Borislav Cvetković

Personal information
- Full name: Borislav Cvetković
- Date of birth: 30 September 1962 (age 63)
- Place of birth: Karlovac, SR Croatia, SFR Yugoslavia
- Height: 1.80 m (5 ft 11 in)
- Position: Forward

Senior career*
- Years: Team / Apps / (Gls)
- 1980–1986: Dinamo Zagreb / 151 / (44)
- 1986–1988: Red Star Belgrade / 63 / (22)
- 1988–1991: Ascoli / 84 / (20)
- 1992–1993: Maceratese / 26 / (8)
- 1993–1994: Casertana / 19 / (6)
- 1994–1995: Borac Čačak / 7 / (1)
- Total:  / 350 / (101)

International career
- 1983–1988: Yugoslavia / 11 / (1)

Managerial career
- 2003-2004: Obilić
- 2005–2006: Red Star Belgrade (assistant)
- Sopot

Medal record
Representing Yugoslavia
Men's Football
| Bronze medal – third place | 1984 Los Angeles | Team competition |

= Borislav Cvetković =

Croatian footballer and manager

Borislav Cvetković (born 30 September 1962) is a Serbian football manager and retired player.
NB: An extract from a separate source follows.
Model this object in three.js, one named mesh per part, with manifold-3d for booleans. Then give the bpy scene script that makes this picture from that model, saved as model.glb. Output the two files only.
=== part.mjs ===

He was nicknamed "Lane sa Korane" (Doe of Korana), by legendary sports commentator Ivan Tomić, while playing for Dinamo. When he moved to Belgrade, Tomić just switched his nickname to "Lane sa Marakane" (Doe of Marakana), as Red Star Belgrade stadium is colloquially known.

==Playing career==
===Club===
During his club career he played for Dinamo Zagreb, Red Star Belgrade, Ascoli, Maceratese, Casertana and Borac Čačak.

===International===
He made his debut for Yugoslavia in a June 1983 friendly match against Romania, coming on as a 30th-minute substitute for Miloš Šestić, and earned a total of 11 caps, scoring 1 goal. He participated in UEFA Euro 1984. His final international was a November 1988 World Cup qualification match against France.

==Coaching career==
Cvetković coached FK Sopot, an expositure of Cvetković's former club Red Star Belgrade. He also coached Obilić in one short term, he worked also as assistant to Dragan Okuka in the Serbia U21 side.

==Personal life==
Boro is the younger brother of the late Zvjezdan Cvetković, who was playing for Dinamo Zagreb during the 1980s, even longer than Boro, and was later an assistant coach and coach in the same club, as well as the coach of Borac Banja Luka.